嘘だと思うなら実際に見てみるといい、明らかに軍事戦隊の色が濃い中央集権型の上原正三メインライター時代のスーパー戦隊とは組織のあり方が根本から異なっているはずだ。
何だったら、全共闘を掲げていた学生運動が掲げていたところもある意味ではDAOに近いものであり、中央集権型の日本政府に対する不信感からそれに取って代わる組織を作ろうとしていたのである。

私が何故令和に入った今でもスーパー戦隊シリーズに軸足を置いて研究しているのかというと、スーパー戦隊シリーズこそが「組織論」「集団のあり方」のイロハを子供向けに伝えてくれるからだ。
そしてまた、今持て囃されているもののほとんどが実は先人によって既に考えられていたことであるというのを理解することによって、違うポイントからスーパー戦隊シリーズが再評価される可能性がある。
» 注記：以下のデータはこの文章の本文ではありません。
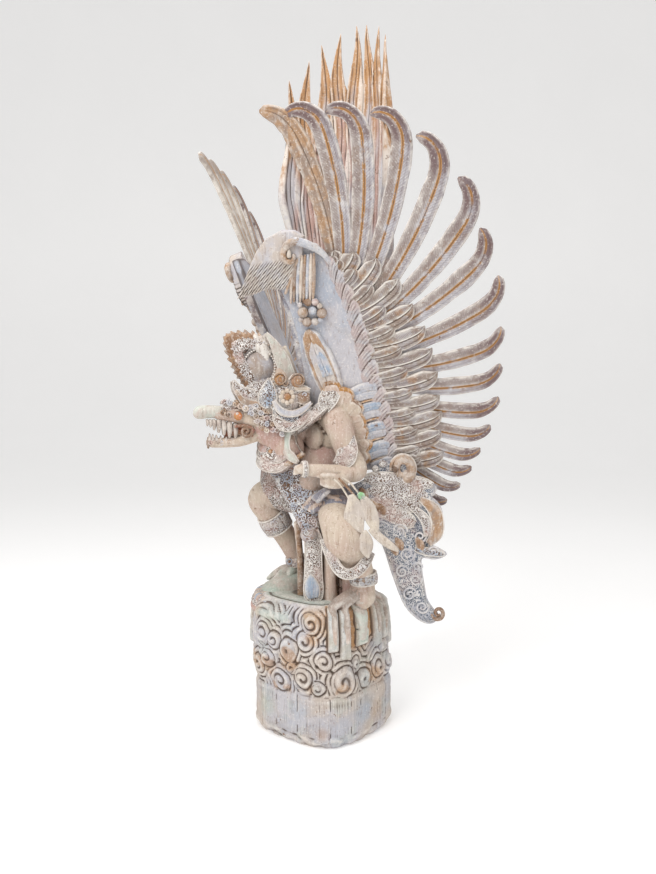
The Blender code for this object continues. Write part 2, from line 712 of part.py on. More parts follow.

実際、私はスーパー戦隊シリーズを見て、フィクションとはいえ「組織とはどうあるべきか?」「悪の組織は何故滅ぶのか?」を時代の移り変わりと共に様々な形で体感して来たからだ。
たかがスーパー戦隊、されどスーパー戦隊ということもあるので、ことDAO(分散型自立組織)について手っ取り早く学びたいならスーパー戦隊シリーズという具体を見てみるといい。

物事は何でも温故知新、常に古き原点を知り温めることで新しいものへと生まれ変わらせるということから始まる。
逆にいえば、そこの基礎基本を学ばずして真に創造性のあるものは生まれないということではないだろうか。
DAOもショート動画も決して目新しいものではない、ルーツを辿れば過去にそれらしきものはあるはずである。
そういう前例が一切ないものこそが真のエポックメイキングなのであって、それらは理解されるのに最低でも半世紀以上はかかるものだ。